Certainly there are plenty of both, but the difference is that while the former result in a shortchanging of education for the relatively smaller segment of the population that can afford hakwons for their kids, the latter seriously shortchanges all (or, at least, significantly more) students in the public school system. It’s sad that xenophobia is used to pump up a relatively peripheral issue when something much more pressing is quite obvious to anyone who’s looked into the problem.

But of course, the fact that I even say something like this is anathema, it’s heresy. If I say this, I must also be one of those “unqualified” foreigners. But the funny thing is, it’s rather routine for my young Korean friends to complain about the education system here, and especially to complain about their English-language education. Many complain that they never learned much in English class, and the few who have nice things to say about their teachers, usually speak of those nice teachers as if they were swimming against the general current of the school program/system.

If what I’ve said were to come from a Korean’s lips, one could not dismiss it so easily. And I have heard things remarkably similar from from many Koreans I know. The difference is, they’re not willing to question the qualifications of a whole class of Korean teachers publicly, because of the loss of face. If a white teacher suffers a loss of face in the media, I suppose it’s less of an issue; we tend to whine a bit and then ignore it, and perhaps less damage is done.

So I’m not so sure I find this “unqualified” term such a positive thing. It depends, I suppose, on how judiciously it is being applied now, and will be applied in the future. Perhaps Peter at Oranckay, should he happen upon this post, can enlighten me further, at least in terms of its present usage.

6 thoughts on ““Unqualified”

  1. Re: the Homeric nicknames/epithets, I seem to recall that those were a poetic device – that each hero had a stock assortment of epithets that could be fitted in to a verse during a recitation to properly complete the meter of the line.

    Still, a fascinating post, even for someone that’s never likely to wind up teaching English in Korea (or in the US, for that matter).

  2. Adam,

    The theory that they were *just* this goes back pretty far, maybe to the twenties I think… but I’ve read that more recent scholarship suggests more about the epithets we see in Homer.
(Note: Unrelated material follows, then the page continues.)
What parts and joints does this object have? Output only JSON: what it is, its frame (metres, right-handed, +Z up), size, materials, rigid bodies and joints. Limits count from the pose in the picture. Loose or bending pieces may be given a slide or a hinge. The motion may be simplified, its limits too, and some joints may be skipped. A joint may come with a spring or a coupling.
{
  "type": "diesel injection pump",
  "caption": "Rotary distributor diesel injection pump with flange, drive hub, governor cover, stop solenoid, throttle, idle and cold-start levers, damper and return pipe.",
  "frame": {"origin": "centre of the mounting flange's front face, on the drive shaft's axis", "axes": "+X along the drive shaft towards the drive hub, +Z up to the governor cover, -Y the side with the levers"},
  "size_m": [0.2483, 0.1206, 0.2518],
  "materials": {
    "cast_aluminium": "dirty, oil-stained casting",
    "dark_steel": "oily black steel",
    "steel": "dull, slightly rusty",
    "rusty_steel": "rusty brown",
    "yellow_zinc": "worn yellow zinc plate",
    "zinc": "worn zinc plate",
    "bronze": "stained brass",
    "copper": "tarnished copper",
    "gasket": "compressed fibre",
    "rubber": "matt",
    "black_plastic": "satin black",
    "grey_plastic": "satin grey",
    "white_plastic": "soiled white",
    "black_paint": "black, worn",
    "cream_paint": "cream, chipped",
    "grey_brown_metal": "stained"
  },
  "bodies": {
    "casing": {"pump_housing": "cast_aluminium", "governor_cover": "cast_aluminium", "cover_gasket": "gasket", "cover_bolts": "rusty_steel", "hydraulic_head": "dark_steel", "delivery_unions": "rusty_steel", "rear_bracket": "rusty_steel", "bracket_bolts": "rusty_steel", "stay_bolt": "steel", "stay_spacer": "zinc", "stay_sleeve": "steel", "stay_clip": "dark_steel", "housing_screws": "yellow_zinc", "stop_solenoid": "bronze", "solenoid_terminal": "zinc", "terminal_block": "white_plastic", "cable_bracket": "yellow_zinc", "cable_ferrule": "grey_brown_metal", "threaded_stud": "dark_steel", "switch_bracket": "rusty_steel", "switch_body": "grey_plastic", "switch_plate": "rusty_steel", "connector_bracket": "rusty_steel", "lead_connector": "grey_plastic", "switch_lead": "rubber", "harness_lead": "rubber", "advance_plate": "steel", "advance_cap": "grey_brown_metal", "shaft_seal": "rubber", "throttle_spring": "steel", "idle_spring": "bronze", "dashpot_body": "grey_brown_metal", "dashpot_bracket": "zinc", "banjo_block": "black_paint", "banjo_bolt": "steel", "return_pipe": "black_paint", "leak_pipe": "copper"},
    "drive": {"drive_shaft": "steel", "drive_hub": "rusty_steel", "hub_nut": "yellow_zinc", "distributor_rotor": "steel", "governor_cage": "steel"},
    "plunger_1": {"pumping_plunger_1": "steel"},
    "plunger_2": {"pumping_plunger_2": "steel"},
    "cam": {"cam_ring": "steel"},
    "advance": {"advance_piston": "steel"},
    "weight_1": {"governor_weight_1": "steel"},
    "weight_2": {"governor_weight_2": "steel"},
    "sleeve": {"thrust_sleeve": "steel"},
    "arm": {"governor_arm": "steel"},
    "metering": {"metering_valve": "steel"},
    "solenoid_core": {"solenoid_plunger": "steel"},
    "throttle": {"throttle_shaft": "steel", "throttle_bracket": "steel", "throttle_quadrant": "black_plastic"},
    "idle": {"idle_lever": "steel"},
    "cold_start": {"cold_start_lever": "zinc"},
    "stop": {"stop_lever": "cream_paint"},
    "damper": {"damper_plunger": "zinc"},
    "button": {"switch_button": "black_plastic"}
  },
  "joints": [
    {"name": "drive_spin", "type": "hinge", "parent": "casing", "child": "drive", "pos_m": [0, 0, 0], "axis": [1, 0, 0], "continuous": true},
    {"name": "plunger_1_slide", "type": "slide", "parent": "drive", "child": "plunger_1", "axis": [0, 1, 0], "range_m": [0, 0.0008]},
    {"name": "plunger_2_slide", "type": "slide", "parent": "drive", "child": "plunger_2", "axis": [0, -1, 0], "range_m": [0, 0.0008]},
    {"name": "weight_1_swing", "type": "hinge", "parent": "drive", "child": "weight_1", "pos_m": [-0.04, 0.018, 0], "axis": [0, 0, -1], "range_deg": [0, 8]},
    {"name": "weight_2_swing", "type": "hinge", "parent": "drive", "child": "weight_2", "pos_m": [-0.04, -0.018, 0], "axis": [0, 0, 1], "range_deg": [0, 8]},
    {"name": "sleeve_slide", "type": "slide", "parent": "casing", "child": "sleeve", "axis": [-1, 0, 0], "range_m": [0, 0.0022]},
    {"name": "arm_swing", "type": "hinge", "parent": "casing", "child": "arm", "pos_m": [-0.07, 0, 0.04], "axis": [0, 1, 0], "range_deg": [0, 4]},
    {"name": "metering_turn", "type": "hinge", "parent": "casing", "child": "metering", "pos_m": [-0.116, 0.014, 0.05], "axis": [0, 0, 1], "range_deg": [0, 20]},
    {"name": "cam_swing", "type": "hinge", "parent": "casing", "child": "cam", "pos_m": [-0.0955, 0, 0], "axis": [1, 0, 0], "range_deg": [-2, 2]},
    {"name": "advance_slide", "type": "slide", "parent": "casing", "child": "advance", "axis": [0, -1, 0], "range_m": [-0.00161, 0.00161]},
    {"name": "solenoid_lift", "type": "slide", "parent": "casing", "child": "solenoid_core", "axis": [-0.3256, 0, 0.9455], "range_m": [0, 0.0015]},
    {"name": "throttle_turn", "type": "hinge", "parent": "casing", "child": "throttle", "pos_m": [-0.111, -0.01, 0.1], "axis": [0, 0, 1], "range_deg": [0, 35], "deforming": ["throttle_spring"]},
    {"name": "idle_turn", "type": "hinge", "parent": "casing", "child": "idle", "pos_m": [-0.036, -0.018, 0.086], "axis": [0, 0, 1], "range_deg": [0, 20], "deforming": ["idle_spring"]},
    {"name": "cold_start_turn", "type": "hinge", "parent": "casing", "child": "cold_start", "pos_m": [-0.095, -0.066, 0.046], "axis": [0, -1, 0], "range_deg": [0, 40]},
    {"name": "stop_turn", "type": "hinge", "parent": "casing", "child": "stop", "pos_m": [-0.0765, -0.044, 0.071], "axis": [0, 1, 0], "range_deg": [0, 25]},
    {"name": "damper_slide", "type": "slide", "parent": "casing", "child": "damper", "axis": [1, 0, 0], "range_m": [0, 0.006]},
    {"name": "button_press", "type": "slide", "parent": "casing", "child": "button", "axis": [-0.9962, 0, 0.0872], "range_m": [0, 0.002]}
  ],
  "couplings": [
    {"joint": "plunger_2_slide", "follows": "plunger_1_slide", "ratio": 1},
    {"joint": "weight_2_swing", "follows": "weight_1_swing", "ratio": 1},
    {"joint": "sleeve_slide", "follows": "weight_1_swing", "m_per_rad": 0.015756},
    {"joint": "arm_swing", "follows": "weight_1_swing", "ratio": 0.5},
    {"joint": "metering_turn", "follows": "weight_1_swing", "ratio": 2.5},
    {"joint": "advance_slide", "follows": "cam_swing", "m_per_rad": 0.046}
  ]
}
Apparently, they were also used by other authors and kind of took on a “reality” as associated with the character in question; that while the anglicized versions may not have made sense in all contexts, the original Greek made at least some more sense in terms of the “problematic” epithets, and that the production of the Homeric epics was in fact somewhat less machanistically approached than the older theory about epithets suggests.

    Here’s a link to a one article about some of the above. Please note that I necessarily agree to all the “new scholarship” about Homer, but I do think the epithets served more of a function than just helping with metre. One function, I think, was associative — a heroic-sounding epithet on a guy who just murdered someone reminds us he’s generally heroic, or even heroicizes his actions.
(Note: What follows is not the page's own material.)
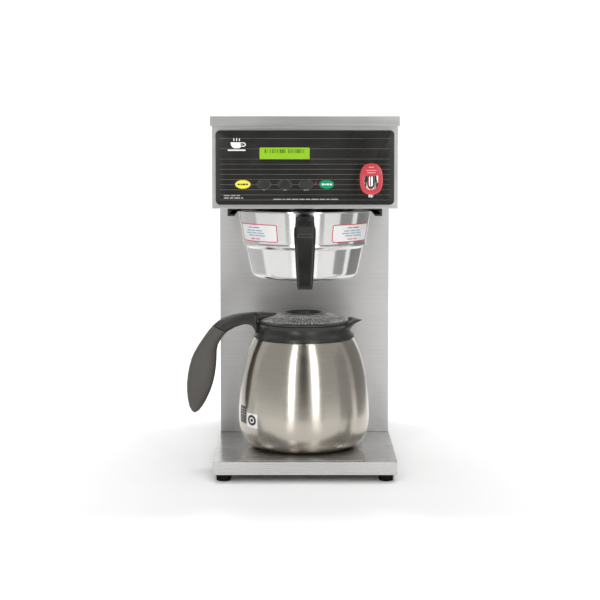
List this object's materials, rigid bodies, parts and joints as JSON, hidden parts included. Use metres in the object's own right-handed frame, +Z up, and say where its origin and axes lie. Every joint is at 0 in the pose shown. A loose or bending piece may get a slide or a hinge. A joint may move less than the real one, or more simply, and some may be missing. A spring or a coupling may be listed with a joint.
{
  "type": "commercial coffee brewer",
  "caption": "Counter coffee brewer: stainless C-shaped body, sliding brew cone under the head, hot water faucet lever, keypad and steel carafe on the deck.",
  "frame": {"origin": "centre of the bounding box footprint, on the surface that the feet stand on", "axes": "+Z up, -Y out of the front (control panel), +X to the right when facing the front"},
  "size_m": [0.2706, 0.491, 0.4563],
  "materials": {
    "brushed_steel": "vertical brushed stainless sheet",
    "polished_steel": "polished spun stainless",
    "carafe_steel": "satin stainless with a warm tint",
    "chrome": "bright plate",
    "brass": "machined brass",
    "copper": "drawn copper tube and sheath",
    "black_plastic": "moulded, semi-gloss",
    "panel_film": "screen-printed panel film with fine grey lines",
    "grip_rubber": "soft-touch grey grip",
    "foot_rubber": "moulded rubber",
    "red_plastic": "glossy red moulding",
    "yellow_key": "printed key cap",
    "black_key": "printed key cap",
    "green_key": "printed key cap",
    "display": "lit liquid-crystal window",
    "silicone": "moulded silicone",
    "circuit_board": "solder-masked board",
    "black_enamel": "black coated steel"
  },
  "bodies": {
    "brewer": {"base_pan": "brushed_steel", "server_plate": "brushed_steel", "left_side_panel": "brushed_steel", "right_side_panel": "brushed_steel", "column_front_panel": "brushed_steel", "back_panel": "brushed_steel", "head_front_panel": "brushed_steel", "head_underside_panel": "brushed_steel", "top_cover": "brushed_steel", "water_tank": "brushed_steel", "tank_lid": "brushed_steel", "faucet_body": "chrome", "faucet_lever_pin": "chrome", "temperature_probe": "chrome", "level_probe": "chrome", "back_screw_1": "chrome", "back_screw_2": "chrome", "back_screw_3": "chrome", "back_screw_4": "chrome", "faucet_nut": "brass", "dump_valve_body": "brass", "inlet_valve": "brass", "inlet_fitting": "brass", "heating_element": "copper", "inlet_tube": "copper", "dump_valve_coil": "black_plastic", "limit_thermostat": "black_plastic", "cord_gland": "black_plastic", "control_overlay": "panel_film", "foot_front_left": "foot_rubber", "foot_front_right": "foot_rubber", "foot_rear_left": "foot_rubber", "foot_rear_right": "foot_rubber", "display_window": "display", "tank_gasket": "silicone", "spray_tube": "silicone", "faucet_tube": "silicone", "spray_head": "silicone", "control_board": "circuit_board", "display_module": "circuit_board", "rail_left": "black_enamel", "rail_right": "black_enamel"},
    "power_key": {"power_key": "yellow_key"},
    "batch_key_small": {"batch_key_small": "black_key"},
    "batch_key_medium": {"batch_key_medium": "black_key"},
    "batch_key_large": {"batch_key_large": "black_key"},
    "brew_key": {"brew_key": "green_key"},
    "faucet_lever": {"faucet_lever": "red_plastic"},
    "valve_plunger": {"dump_valve_plunger": "chrome"},
    "brew_cone": {"cone_shell": "polished_steel", "cone_handle": "black_plastic", "filter_basket": "polished_steel"},
    "carafe": {"carafe_vessel": "carafe_steel", "carafe_collar": "black_plastic", "carafe_handle_arm": "black_plastic", "carafe_grip": "grip_rubber", "carafe_base_pad": "foot_rubber"},
    "carafe_lid": {"lid_body": "black_plastic", "lid_grate": "black_plastic", "lid_gasket": "silicone"}
  },
  "joints": [
    {"name": "power_key_press", "type": "slide", "parent": "brewer", "child": "power_key", "axis": [0, 1, 0], "range_m": [0, 0.0008], "stiffness_N_per_m": 900},
    {"name": "batch_key_small_press", "type": "slide", "parent": "brewer", "child": "batch_key_small", "axis": [0, 1, 0], "range_m": [0, 0.0008], "stiffness_N_per_m": 900},
    {"name": "batch_key_medium_press", "type": "slide", "parent": "brewer", "child": "batch_key_medium", "axis": [0, 1, 0], "range_m": [0, 0.0008], "stiffness_N_per_m": 900},
    {"name": "batch_key_large_press", "type": "slide", "parent": "brewer", "child": "batch_key_large", "axis": [0, 1, 0], "range_m": [0, 0.0008], "stiffness_N_per_m": 900},
    {"name": "brew_key_press", "type": "slide", "parent": "brewer", "child": "brew_key", "axis": [0, 1, 0], "range_m": [0, 0.0008], "stiffness_N_per_m": 900},
    {"name": "faucet_lever_pull", "type": "hinge", "parent": "brewer", "child": "faucet_lever", "pos_m": [0.0991, -0.21685, 0.393], "axis": [-1, 0, 0], "range_deg": [0, 25], "stiffness_Nm_per_rad": 0.3},
    {"name": "valve_plunger_lift", "type": "slide", "parent": "brewer", "child": "valve_plunger", "axis": [0, 0, 1], "range_m": [0, 0.003], "stiffness_N_per_m": 400},
    {"name": "brew_cone_slide", "type": "slide", "parent": "brewer", "child": "brew_cone", "axis": [0, -1, 0], "range_m": [0, 0.2]},
    {"name": "carafe_slide", "type": "slide", "parent": "brewer", "child": "carafe", "axis": [0, -1, 0], "range_m": [0, 0.2]},
    {"name": "carafe_lid_lift", "type": "slide", "parent": "carafe", "child": "carafe_lid", "axis": [0, 0, 1], "range_m": [0, 0.03]}
  ]
}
    This has interesting implications if my suggestion about the “epithetic” nature of “unqualified” is, even to some degree, true.

    If.

  3. You are right, of course, about many of the things you say here, and you say them well, Gord. But I don’t think it’s in any way unclear what ‘qualified’ means, when we use that word to describe a teacher of English as a second language. (Note that I say this as someone who considers himself qualified, after an 18-month post-grad certification in teaching, many moons ago, and more than a decade of classroom teaching and training under my belt, for what it’s worth.)

    A qualified teacher is someone who has received training in teaching, who has demonstrated to their own teachers that they have understood and mastered the skills of pedagogy to whatever degree was required by their training, and who has a level of experience in the field commensurate with the position they seek.

    That’s not to say that someone without training and experience cannot be a good teacher — we’ve all met ‘natural teachers’ who are better in the classroom than some others with degrees and resume bullet points out the yingyang. A good teacher depends almost as much on their personality as they do on their bag of tricks, their mastery of the subject matter, and their basic skills.

    But it seems disengenuous to pretend that you don’t really know what ‘qualified’ means, at least in terms of foreign teachers here.

    That there are so many clueless hakwon-jockeys barely keeping their head above the kiddiescrum water, filling the pockets of the greedy scum that run most of the businesses before they burn out and bail, well, that’s a natural consequence of the decisions (or lack thereof) from the laughably lax Korean government standards about what constitutes a ‘foreign language teacher’. But that’s another discussion entirely.

    My two bits.

  4. Stavros,

    Thanks for your kind words. I am flattered.

    I entirely agree that there are hordes of unqualified foreign teachers here in Korea. Hell, I’m not entirely sure, by your standards, that I would count as “qualified” since I have no formal training in teaching itself, only tons of experience. (Then again, I suspect most professors in the West wouldn’t qualify by these standards, either, since they’re mainly trained in their subject, and not in teaching itself.)

    I even agree that the problem of unqualified teachers is indeed a problem here. I think plenty of kids and parents are getting screwed by a hakwon system that is completely unregulated and, after all, motivated by profits and not by actual learning.

    In a discussion between myself and other teachers, I think the meaning of “qualified” would be pretty clear. Someone who knows what the hell he or she is doing.

    However, I was disputing the meaning of the use of the word “qualified” as it appears in the Korean media. I suspect the Korean media means something rather different when I run across translated articles about “unqualified foreign teachers”.

    My impression is that it’s euphemistic for “moral”, “non-fornicating”, “polite”, “well-behaved”, and so on. (Especially since the term seemed to start popping up a lot after the whole stupid English Spectrum scandal.)

    I suspect if actual qualifications were an issue, the qualifications of the much more important public school teachers would be discussed in the media as much as it is in private here.

    But do I also agree that the hakwon industry needs to be reformed—probably by the government? Yes. Do I agree that “qualifications” are currently set too low? Yes. Do I believe it’s unlikely to happen? Yes, because upping the requirements would mean having to increase pay rates which would mean either hakwon owners making less money, or the fees going up, which would mean much less enrolment. And that would be disastrous for the industry, and I think the government knows that.

    Which, yes, is another discussion entirely. Oh, and one I’m not ready for today!